Member of the Chamber of Deputies
- In office 15 May 1926 – 15 May 1930
- Constituency: 7th Departamental Grouping, Santiago

Personal details
- Born: 29 May 1876 Santiago, Chile
- Died: 5 December 1941 (aged 65)
- Party: Radical Party
- Spouse: Isaura Dinator
- Parent(s): Pantaleón Guzmán Mercedes Maturana
- Alma mater: University of Chile
- Occupation: Professor, Writer

= Manuel Guzmán Maturana =

Chilean politician

Manuel Guzmán Maturana (29 May 1876 – 5 December 1941) was a Chilean professor, writer and politician who served as member of the Chamber of Deputies.

==Biography==
He was born in Santiago on 29 May 1876, son of Pantaleón Guzmán and Mercedes Maturana. He married Isaura Dinator Rossel, and they had two children.

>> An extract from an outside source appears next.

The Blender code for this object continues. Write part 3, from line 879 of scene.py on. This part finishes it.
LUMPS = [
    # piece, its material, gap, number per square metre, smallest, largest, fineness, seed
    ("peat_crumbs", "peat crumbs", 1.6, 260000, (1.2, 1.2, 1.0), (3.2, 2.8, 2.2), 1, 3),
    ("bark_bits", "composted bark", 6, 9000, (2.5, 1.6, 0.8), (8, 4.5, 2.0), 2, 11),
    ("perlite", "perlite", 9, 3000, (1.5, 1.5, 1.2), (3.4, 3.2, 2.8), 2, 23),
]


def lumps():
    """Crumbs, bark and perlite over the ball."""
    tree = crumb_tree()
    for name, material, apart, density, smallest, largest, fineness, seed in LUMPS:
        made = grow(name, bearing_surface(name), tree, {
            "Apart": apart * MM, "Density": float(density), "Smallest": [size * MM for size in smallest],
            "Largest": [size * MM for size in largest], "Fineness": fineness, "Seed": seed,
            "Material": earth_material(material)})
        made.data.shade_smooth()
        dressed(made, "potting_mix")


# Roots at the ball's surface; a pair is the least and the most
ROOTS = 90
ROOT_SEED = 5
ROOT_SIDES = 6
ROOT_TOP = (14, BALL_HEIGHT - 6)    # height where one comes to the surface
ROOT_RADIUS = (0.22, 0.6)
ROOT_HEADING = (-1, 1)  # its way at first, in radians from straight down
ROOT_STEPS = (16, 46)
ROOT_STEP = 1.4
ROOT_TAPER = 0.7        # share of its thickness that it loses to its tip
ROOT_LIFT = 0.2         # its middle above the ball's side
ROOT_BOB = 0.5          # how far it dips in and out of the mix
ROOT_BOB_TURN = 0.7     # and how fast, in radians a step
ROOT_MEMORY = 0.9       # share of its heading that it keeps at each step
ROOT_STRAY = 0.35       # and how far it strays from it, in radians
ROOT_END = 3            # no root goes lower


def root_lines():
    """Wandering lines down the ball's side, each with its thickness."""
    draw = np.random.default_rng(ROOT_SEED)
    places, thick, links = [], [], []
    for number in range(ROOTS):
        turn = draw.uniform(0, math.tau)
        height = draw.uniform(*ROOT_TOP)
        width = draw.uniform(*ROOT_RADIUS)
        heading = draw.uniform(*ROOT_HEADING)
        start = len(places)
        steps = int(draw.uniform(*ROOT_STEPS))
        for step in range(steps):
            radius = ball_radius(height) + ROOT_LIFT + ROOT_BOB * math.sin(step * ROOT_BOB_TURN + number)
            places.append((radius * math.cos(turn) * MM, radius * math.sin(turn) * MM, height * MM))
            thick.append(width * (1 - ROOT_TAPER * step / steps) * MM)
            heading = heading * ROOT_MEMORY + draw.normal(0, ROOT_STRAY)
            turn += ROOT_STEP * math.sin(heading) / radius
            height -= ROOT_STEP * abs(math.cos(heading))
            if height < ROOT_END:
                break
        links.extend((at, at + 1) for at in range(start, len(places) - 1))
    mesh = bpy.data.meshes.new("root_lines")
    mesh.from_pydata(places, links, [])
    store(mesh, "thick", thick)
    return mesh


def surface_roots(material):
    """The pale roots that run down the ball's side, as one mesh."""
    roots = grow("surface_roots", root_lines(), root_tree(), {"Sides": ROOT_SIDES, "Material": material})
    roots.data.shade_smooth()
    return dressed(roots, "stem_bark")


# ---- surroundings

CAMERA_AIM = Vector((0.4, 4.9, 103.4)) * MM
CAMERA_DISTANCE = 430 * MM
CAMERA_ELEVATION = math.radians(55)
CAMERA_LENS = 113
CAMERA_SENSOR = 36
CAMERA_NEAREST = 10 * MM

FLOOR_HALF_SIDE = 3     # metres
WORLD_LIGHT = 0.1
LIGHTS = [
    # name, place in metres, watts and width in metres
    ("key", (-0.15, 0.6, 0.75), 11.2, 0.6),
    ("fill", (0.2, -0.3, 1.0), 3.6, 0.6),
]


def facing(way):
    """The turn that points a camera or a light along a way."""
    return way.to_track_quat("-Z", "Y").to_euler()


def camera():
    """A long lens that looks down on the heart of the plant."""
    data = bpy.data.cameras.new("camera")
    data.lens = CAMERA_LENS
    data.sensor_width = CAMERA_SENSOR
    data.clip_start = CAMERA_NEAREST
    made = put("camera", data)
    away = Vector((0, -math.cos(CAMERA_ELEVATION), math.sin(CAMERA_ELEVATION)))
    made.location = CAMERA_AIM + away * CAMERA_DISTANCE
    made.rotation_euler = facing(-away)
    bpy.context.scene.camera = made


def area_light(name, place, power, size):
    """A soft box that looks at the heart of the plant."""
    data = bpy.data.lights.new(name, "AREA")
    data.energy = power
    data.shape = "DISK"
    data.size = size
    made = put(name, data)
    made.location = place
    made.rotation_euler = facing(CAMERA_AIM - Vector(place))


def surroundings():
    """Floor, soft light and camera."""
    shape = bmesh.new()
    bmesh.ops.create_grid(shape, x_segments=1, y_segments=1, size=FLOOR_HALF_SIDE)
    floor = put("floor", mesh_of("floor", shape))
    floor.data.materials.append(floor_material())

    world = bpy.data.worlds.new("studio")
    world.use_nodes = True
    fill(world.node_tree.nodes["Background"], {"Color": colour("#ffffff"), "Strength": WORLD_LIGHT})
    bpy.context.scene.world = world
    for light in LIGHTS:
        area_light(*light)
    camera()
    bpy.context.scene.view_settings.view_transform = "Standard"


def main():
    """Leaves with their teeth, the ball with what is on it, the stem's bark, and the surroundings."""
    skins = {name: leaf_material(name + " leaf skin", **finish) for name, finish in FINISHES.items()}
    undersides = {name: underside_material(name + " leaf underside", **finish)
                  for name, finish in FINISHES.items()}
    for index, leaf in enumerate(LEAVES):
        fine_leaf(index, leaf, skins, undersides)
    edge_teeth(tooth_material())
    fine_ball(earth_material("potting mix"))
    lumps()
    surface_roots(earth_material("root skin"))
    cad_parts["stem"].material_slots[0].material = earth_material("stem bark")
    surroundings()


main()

He studied at the Instituto Nacional and at the Instituto Pedagógico of the University of Chile, qualifying as Professor of Spanish in 1900. While still a student he began writing poetry under the pseudonym Edmundo Dantés, and in 1901 published Versos.

He served as teacher at the Liceo Barros Borgoño and the Liceo Miguel Luis Amunátegui, and was appointed professor at the Instituto de Sordos Mudos in 1899. In 1905 he published the first edition of his Libro de lectura o lector chileno.

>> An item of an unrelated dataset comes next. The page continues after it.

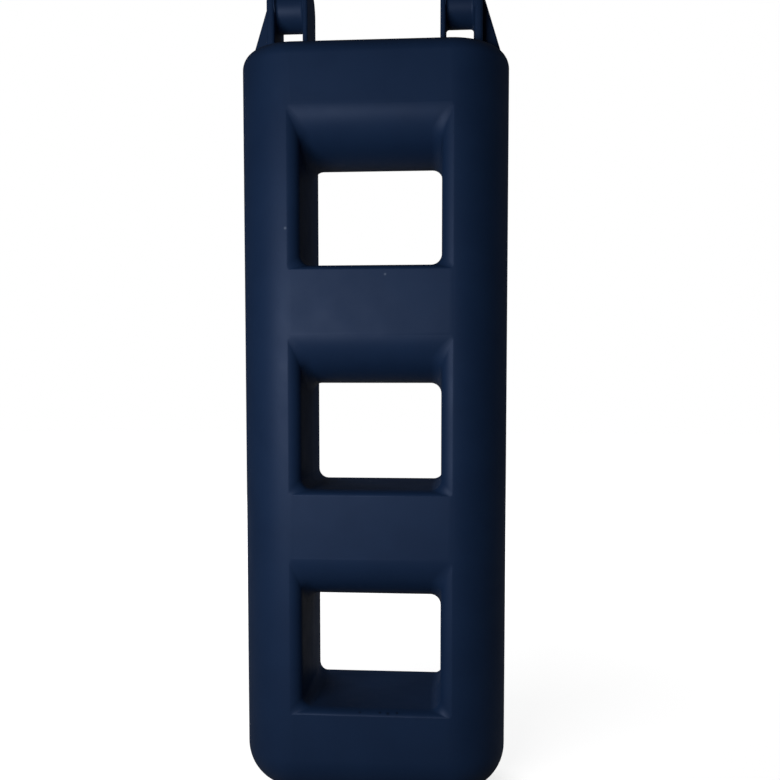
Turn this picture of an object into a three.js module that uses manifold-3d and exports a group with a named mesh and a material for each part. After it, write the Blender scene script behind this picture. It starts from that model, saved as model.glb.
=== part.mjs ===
// Boarding step fender for a boat: one moulded plastic body with three step openings through it and a
// pair of rope ears on top. Millimetres, +Z up, front face towards -Y, origin under the middle of the base.
import * as THREE from "three";
import { mergeVertices } from "three/addons/utils/BufferGeometryUtils.js";
import Module from "manifold-3d";

const wasm = await Module();
wasm.setup();

// Body block.
const bodyWidth = 253;
const bodyThickness = 120;
const planCornerRadius = 55;
const baseEdgeRadius = 42;
const topEdgeRadius = 15;

// Steps: the same opening repeated up the body.
const stepCount = 3;
const stepPitch = 206;
const baseRailHeight = 90;
const topRailHeight = 202;

// One opening, measured from the flat tread it stands on.
const openingHalfWidth = 64.8;
const openingSideRound = 13.6;
const openingLipDepth = 11;
const openingWallDraft = 1.2;
const treadEdgeDrop = 5.5;
const openingClearHeight = 98.8;
const ceilingRoundHeight = 45.7;
const openingCornerRadius = 10;
const openingFaceCornerRadius = 1;

// Rope ears: two plates and a round bar on each side of the top.
const innerEarInnerFace = 62;
const innerEarThickness = 5;
const ropeBarLength = 26.4;
const outerEarThickness = 7.8;
const earDepth = 46;
const earEdgeRadius = 2.2;
const earFootRound = 4;
const ropeBarRadius = 19.6;
const ropeBarEndRound = 3;
const ropeGapHeight = 27;

// The web that props each outer plate.
const gussetThickness = 9;
const gussetFootReach = 20.5;
const gussetFootHeight = 8;
const gussetEdgeRadius = 1.8;

// Worked out from the sizes above.
const halfThickness = bodyThickness / 2;
const bodyHeight = baseRailHeight + (stepCount - 1) * stepPitch + topRailHeight;
const ropeBarHeight = bodyHeight + ropeGapHeight + ropeBarRadius;
const earTop = ropeBarHeight + earDepth / 2;
const earRoot = bodyHeight - topEdgeRadius;
const outerEarInnerFace = innerEarInnerFace + innerEarThickness + ropeBarLength;
const outerEarOuterFace = outerEarInnerFace + outerEarThickness;

// Finish of the plastic.
const plasticColour = 0x1d314f;
const plasticRoughness = 0.5;
const plasticMetalness = 0;

// Facets.
const cornerSteps = 9;
const edgeSteps = 6;
const tunnelStations = 30;
const openingCornerSteps = 5;
const earArcSteps = 10;
const earEdgeSteps = 4;
const barSides = 40;
const weldDistance = 1e-4;

// How far an opening's cut runs past the faces of the body, and how deep one form is sunk into the next.
const cutMargin = 4;
const sink = 1;

const quarterTurn = Math.PI / 2;
const fullTurn = 2 * Math.PI;

// The solid that a closed geometry bounds, with its faces turned outwards.
function solidOf(geometry) {
  geometry.deleteAttribute("normal");
  geometry.deleteAttribute("uv");
  const welded = mergeVertices(geometry, weldDistance);
  const index = welded.getIndex().array;
  const kept = [];
  for (let i = 0; i < index.length; i += 3) {
    const [a, b, c] = index.slice(i, i + 3);
    if (a !== b && b !== c && c !== a) {
      kept.push(a, b, c);
    }
  }
  const build = (list) => new wasm.Manifold(new wasm.Mesh({
    numProp: 3,
    vertProperties: new Float32Array(welded.getAttribute("position").array),
    triVerts: new Uint32Array(list),
  }));
  const solid = build(kept);
  return solid.volume() > 0 ? solid : build(kept.reverse());
}

// Joins a row of outlines, each with the same number of points, into one closed solid.
function loft(outlines) {
  const count = outlines[0].length;
  const middleOf = (outline) => new THREE.Box3().setFromPoints(outline).getCenter(new THREE.Vector3());
  const first = middleOf(outlines[0]);
  const last = middleOf(outlines[outlines.length - 1]);
  const levels = [new Array(count).fill(first), ...outlines, new Array(count).fill(last)];
  const faces = [];
  for (let level = 0; level + 1 < levels.length; level += 1) {
    for (let i = 0; i < count; i += 1) {
      const next = (i + 1) % count;
      const low = level * count;
      const high = low + count;
      faces.push(low + i, low + next, high + next);
      faces.push(low + i, high + next, high + i);
    }
  }
  const geometry = new THREE.BufferGeometry().setFromPoints(levels.flat());
  geometry.setIndex(faces);
  return solidOf(geometry);
}

// A rounded rectangle as points of a closed outline; place(u, v) says where its two directions lie.
function roundedOutline({ left, right, low, high, radius }, steps, place) {
  const round = Math.min(radius, (right - left) / 2, (high - low) / 2);
  const shape = new THREE.Shape();
  shape.absarc(right - round, high - round, round, 0, quarterTurn);
  shape.absarc(left + round, high - round, round, quarterTurn, 2 * quarterTurn);
  shape.absarc(left + round, low + round, round, 2 * quarterTurn, 3 * quarterTurn);
  shape.absarc(right - round, low + round, round, 3 * quarterTurn, fullTurn);
  const corners = shape.curves.filter((curve) => curve.isEllipseCurve);
  return corners.flatMap((corner) => corner.getPoints(steps)).map((point) => place(point.x, point.y));
}

// The shares of a quarter round: how far each step has risen, and how far it has moved sideways.
function quarterRound(steps) {
  return Array.from({ length: steps + 1 }, (_, i) => {
    const angle = (i / steps) * quarterTurn;
    return { rise: 1 - Math.cos(angle), side: 1 - Math.sin(angle) };
  });
}

// The body block: its plan outline swept up, drawn in round at the base and at the top edge.
function bodyBlock() {
  const outlineAt = (height, inset) => roundedOutline(
    {
      left: inset - bodyWidth / 2,
      right: bodyWidth / 2 - inset,
      low: inset - halfThickness,
      high: halfThickness - inset,
      radius: planCornerRadius - inset,
    },
    cornerSteps,
    (u, v) => new THREE.Vector3(u, v, height),
  );
  const base = quarterRound(edgeSteps).map(
    ({ rise, side }) => outlineAt(baseEdgeRadius * rise, baseEdgeRadius * side),
  );
  const top = quarterRound(edgeSteps).map(
    ({ rise, side }) => outlineAt(bodyHeight - topEdgeRadius * side, topEdgeRadius * rise),
  );
  return loft([...base, ...top]);
}

// One step opening: its outline at every depth through the body, from the front face to the back.
function stepOpening(tread) {
  const lip = halfThickness - openingLipDepth;
  const outlineAt = (depth) => {
    const reach = Math.min(Math.abs(depth), halfThickness);
    const flare = Math.max(reach - lip, 0) / openingLipDepth;
    const flareShare = 1 - Math.sqrt(1 - flare ** 2);
    const archShare = 1 - Math.sqrt(1 - (reach / halfThickness) ** 2);
    const drawn = openingWallDraft * (1 - Math.min(reach / lip, 1));
    const side = openingHalfWidth - drawn + openingSideRound * flareShare;
    return roundedOutline(
      {
        left: -side,
        right: side,
        low: tread - treadEdgeDrop * flareShare,
        high: tread + openingClearHeight + ceilingRoundHeight * archShare,
        radius: THREE.MathUtils.lerp(openingCornerRadius, openingFaceCornerRadius, flareShare),
      },
      openingCornerSteps,
      (u, v) => new THREE.Vector3(u, depth, v),
    );
  };
  const depths = [-halfThickness - cutMargin];
  for (let i = 0; i <= tunnelStations; i += 1) {
    depths.push(-halfThickness * Math.cos((i / tunnelStations) * 2 * quarterTurn));
  }
  depths.push(halfThickness + cutMargin);
  return loft(depths.map(outlineAt));
}

// Extrudes an outline with a rounded rim; the rim stays inside the outline and the thickness.
function extrudeRounded(shape, thickness, rim) {
  return new THREE.ExtrudeGeometry(shape, {
    depth: thickness - 2 * rim,
    curveSegments: 2 * earArcSteps,
    bevelEnabled: true,
    bevelThickness: rim,
    bevelSize: rim,
    bevelOffset: -rim,
    bevelSegments: earEdgeSteps,
  }).translate(0, 0, rim);
}

// An ear plate: an upright tab with a half-round top, its rim eased all round.
function earPlate(innerFace, thickness) {
  const shape = new THREE.Shape();
  shape.moveTo(-earDepth / 2, earRoot);
  shape.lineTo(earDepth / 2, earRoot);
  shape.absarc(0, ropeBarHeight, earDepth / 2, 0, 2 * quarterTurn);
  shape.closePath();
  const plate = extrudeRounded(shape, thickness, earEdgeRadius);
  plate.rotateX(quarterTurn);
  plate.rotateZ(quarterTurn);
  return solidOf(plate.translate(innerFace, 0, 0));
}

// The hollow round at the foot of a plate, where it grows out of the top of the body.
function earFoot(innerFace, thickness) {
  const outlineAt = (height, spread) => roundedOutline(
    {
      left: innerFace - spread,
      right: innerFace + thickness + spread,
      low: -earDepth / 2 - spread,
      high: earDepth / 2 + spread,
      radius: earEdgeRadius + spread,
    },
    earEdgeSteps,
    (u, v) => new THREE.Vector3(u, v, height),
  );
  const rings = quarterRound(earEdgeSteps).map(
    ({ rise, side }) => outlineAt(bodyHeight + earFootRound * side, earFootRound * rise),
  );
  return loft([...rings, outlineAt(bodyHeight - sink, earFootRound)]);
}

// The round bar a rope is tied over, with a hollow round where it meets each plate.
function ropeBar() {
  const start = innerEarInnerFace + innerEarThickness;
  const end = start + ropeBarLength;
  const wide = ropeBarRadius + ropeBarEndRound;
  const profile = [new THREE.Vector2(0, start - sink), new THREE.Vector2(wide, start - sink)];
  quarterRound(earEdgeSteps).forEach(({ rise, side }) => {
    profile.push(new THREE.Vector2(wide - ropeBarEndRound * (1 - side), start + ropeBarEndRound * rise));
  });
  quarterRound(earEdgeSteps).forEach(({ rise, side }) => {
    profile.push(new THREE.Vector2(ropeBarRadius + ropeBarEndRound * rise, end - ropeBarEndRound * side));
  });
  profile.push(new THREE.Vector2(wide, end + sink), new THREE.Vector2(0, end + sink));
  const bar = new THREE.LatheGeometry(profile, barSides);
  bar.rotateZ(-quarterTurn);
  return solidOf(bar.translate(0, 0, ropeBarHeight));
}

// The thin sloping web that props the outer plate from outside.
function gusset() {
  const rootInner = outerEarInnerFace + sink;
  const topOuter = outerEarOuterFace - earEdgeRadius;
  const topHeight = earTop - earEdgeRadius;
  const shape = new THREE.Shape();
  shape.moveTo(rootInner, earRoot);
  shape.lineTo(topOuter + gussetFootReach, earRoot);
  shape.lineTo(topOuter + gussetFootReach, bodyHeight + gussetFootHeight);
  shape.lineTo(topOuter, topHeight);
  shape.lineTo(rootInner, topHeight);
  shape.closePath();
  const web = extrudeRounded(shape, gussetThickness, gussetEdgeRadius);
  web.rotateX(quarterTurn);
  return solidOf(web.translate(0, gussetThickness / 2, 0));
}

// Everything that stands on one side of the top; the other side is its mirror image.
function ropeEar() {
  return wasm.Manifold.union([
    earPlate(innerEarInnerFace, innerEarThickness),
    earFoot(innerEarInnerFace, innerEarThickness),
    earPlate(outerEarInnerFace, outerEarThickness),
    earFoot(outerEarInnerFace, outerEarThickness),
    ropeBar(),
    gusset(),
  ]);
}

// The body with its ears, and every step opening cut through it.
function fenderSolid() {
  const ear = ropeEar();
  const openings = Array.from({ length: stepCount }, (_, i) => stepOpening(baseRailHeight + i * stepPitch));
  return bodyBlock().add(ear).add(ear.mirror([1, 0, 0])).subtract(wasm.Manifold.union(openings));
}

// The finished body as a named mesh with its own material.
function toMesh(solid, name) {
  const { numProp, vertProperties, triVerts } = solid.getMesh();
  const places = vertProperties.filter((_, i) => i % numProp < 3);
  const geometry = new THREE.BufferGeometry();
  geometry.setAttribute("position", new THREE.BufferAttribute(places, 3));
  geometry.setIndex(new THREE.BufferAttribute(triVerts, 1));
  const material = new THREE.MeshStandardMaterial({
    color: plasticColour,
    roughness: plasticRoughness,
    metalness: plasticMetalness,
  });
  const node = new THREE.Mesh(geometry, material);
  node.name = name;
  return node;
}

const group = new THREE.Group();
group.add(toMesh(fenderSolid(), "fender_body"));

export default group;
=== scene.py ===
"""Looks of a moulded boarding step fender: body, rope ears, plastic finish, floor, lamps and camera.

Lengths are in metres, +Z is up and the front faces -Y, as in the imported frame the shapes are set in.
"""

import logging
import math
from dataclasses import dataclass, field
from enum import Enum, IntEnum
from typing import Optional, Union

import bmesh
import bpy
from mathutils import Matrix, Vector


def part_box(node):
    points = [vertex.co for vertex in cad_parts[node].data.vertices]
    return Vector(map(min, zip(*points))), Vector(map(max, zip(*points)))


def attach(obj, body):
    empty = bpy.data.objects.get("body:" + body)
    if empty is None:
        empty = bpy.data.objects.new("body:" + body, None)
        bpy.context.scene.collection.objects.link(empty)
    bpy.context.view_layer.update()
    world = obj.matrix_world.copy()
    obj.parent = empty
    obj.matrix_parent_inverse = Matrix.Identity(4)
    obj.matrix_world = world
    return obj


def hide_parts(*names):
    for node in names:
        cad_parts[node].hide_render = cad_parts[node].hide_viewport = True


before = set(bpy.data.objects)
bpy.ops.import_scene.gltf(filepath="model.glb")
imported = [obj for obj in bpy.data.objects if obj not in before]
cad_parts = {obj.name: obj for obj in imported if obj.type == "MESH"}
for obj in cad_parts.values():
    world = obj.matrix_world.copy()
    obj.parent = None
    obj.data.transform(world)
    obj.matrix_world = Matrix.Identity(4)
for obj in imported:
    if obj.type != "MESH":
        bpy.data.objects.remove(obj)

LOG = logging.getLogger("fender")
BODY_NODE = "fender_body"
BODY_GROUP = "root"
MM = 0.001
NEAR = 0.001 * MM
QUARTER_TURN = math.pi / 2
WHITE = (1.0, 1.0, 1.0, 1.0)

# The Mix node's sockets when it mixes colours, by number, because others share their names
MIX_SHARE = 0
MIX_FIRST = 6
MIX_SECOND = 7
MIX_RESULT = 2

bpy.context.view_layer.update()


class Axis(IntEnum):
    """The axes, numbered as a vector's parts are."""

    X = 0
    Y = 1
    Z = 2


class Join(Enum):
    """How one solid is worked into another."""

    UNION = "UNION"
    DIFFERENCE = "DIFFERENCE"


class Lie(Enum):
    """The direction in which a stack of rings is lofted."""

    ALONG_Y = "Y"
    ALONG_Z = "Z"


@dataclass(frozen=True)
class Ring:
    """One rounded rectangle of a loft.

    Attributes:
        at: Where the ring lies along the loft.
        low: Its lowest corner across the loft, as two lengths.
        high: Its highest corner across the loft.
        radius: Its corner radius.
    """

    at: float
    low: tuple[float, float]
    high: tuple[float, float]
    radius: float


def ring_matrix(ring: Ring, lie: Lie) -> Matrix:
    """Places a unit square, drawn flat round the origin, as a ring.

    Args:
        ring: The ring.
        lie: The direction of its loft.

    Returns:
        The matrix that moves the square's points.
    """
    width = ring.high[0] - ring.low[0]
    height = ring.high[1] - ring.low[1]
    middle = ((ring.high[0] + ring.low[0]) / 2, (ring.high[1] + ring.low[1]) / 2)
    grown = Matrix.Diagonal((width, height, 1, 1))
    if lie is Lie.ALONG_Z:
        return Matrix.Translation((middle[0], middle[1], ring.at)) @ grown
    upright = Matrix.Rotation(QUARTER_TURN, 4, "X")
    return Matrix.Translation((middle[0], ring.at, middle[1])) @ upright @ grown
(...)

He was inspector general, vice-rector and rector of the Liceo de Aplicación between 1905 and 1925, when he was appointed inspector of public secondary schools, retiring that same year. He was also professor at the University of Chile and proprietor of the Librería y Casa Editorial “Minerva.”

He was member of the Radical Party. In 1924 he was elected Second Grand Master of the Masonic Order.

He participated in numerous educational and social institutions and was president of the Sociedad Nacional de Profesores between 1929 and 1932. He founded the Hogar Social in 1929.

He authored various works including poetry, short stories, textbooks and Spanish language manuals.

He died on 5 December 1941.

==Political career==
He was elected deputy for the 7th Departamental Grouping of Santiago for the 1926–1930 period. He was alternate member of the Permanent Commission of Interior Government and member of the Permanent Commissions of Public Education and Interior Police.

He served as delegate of the Chamber of Deputies before the Council of Primary Education for two periods. During his parliamentary service he introduced a progressive educational reform bill.